Sunday was the first player to circle the bases in 14 seconds.

“They think Cobb covers outfield territory.  They should have seen Sunday in his prime.

“And throw—say he could throw from center field just as easily as Tris Speaker.”

Beckley had several excuses for Sunday’s weaknesses as a hitter:

“Batting was where Sunday was weak, but in another year or so he would have overcome that weakness.  E was just that kind.

“He had more fight in his heart than any man I ever saw.  He was learning more about the art and science of batting every day.

“You see, Billy Sunday broke in under a handicap.  Pop Anson picked him up because of his speed and not because of his baseball ability.  He was fast, but when he started in a bat was strange to him.

“He fanned so many times his first year (18 in 55 plate appearances) he must have been busy when the season ended.  But when he came to our ball club (Pittsburgh Alleghenys 1888) he was improving and improving fast.”

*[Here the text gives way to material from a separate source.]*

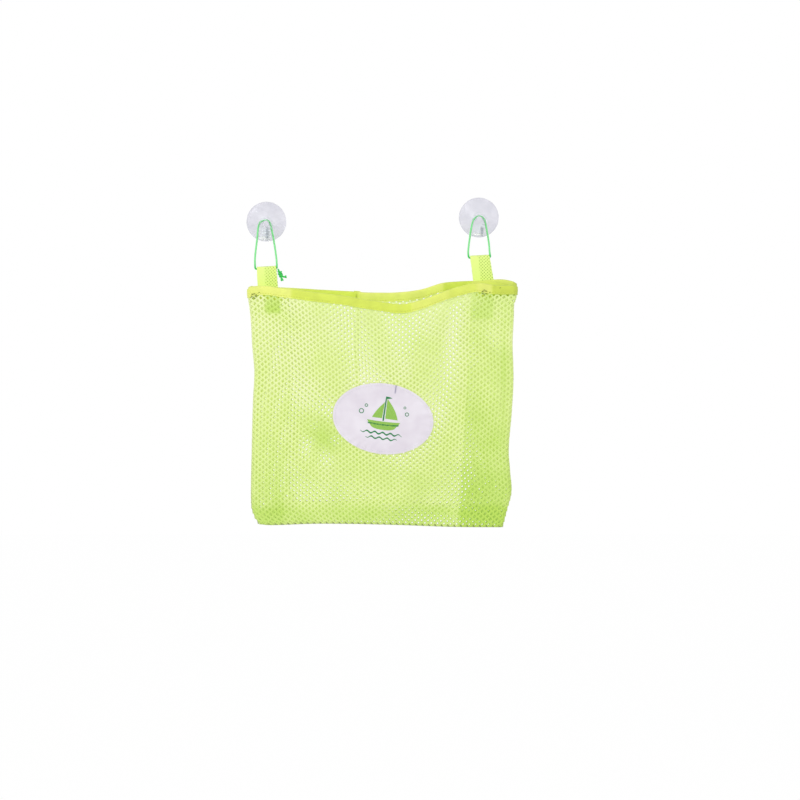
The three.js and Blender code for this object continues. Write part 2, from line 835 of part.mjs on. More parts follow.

Sunday’s “fast” improvement resulted in .236, .240 and .258 batting averages from 1888-1890.

Beckley concluded that Sunday’s “calling” was the real reason he never became a good hitter:

“But he didn’t give enough attention to his batting.  He used to spend a lot of time before the game in the clubhouse always reading the bible or studying.”

Sunday walked away from baseball after the 1890 season to accept the position of assistant secretary with the YMCA in Chicago; he became one of the nation’s most popular evangelists and died in 1935.

Billy Sunday

Billy Sunday

Beckley played until 1907, collecting 2934 hits during his 20-year career.  He was elected to the Hall of Fame in 1971, more than 50 years after he died in Kansas City at age 50.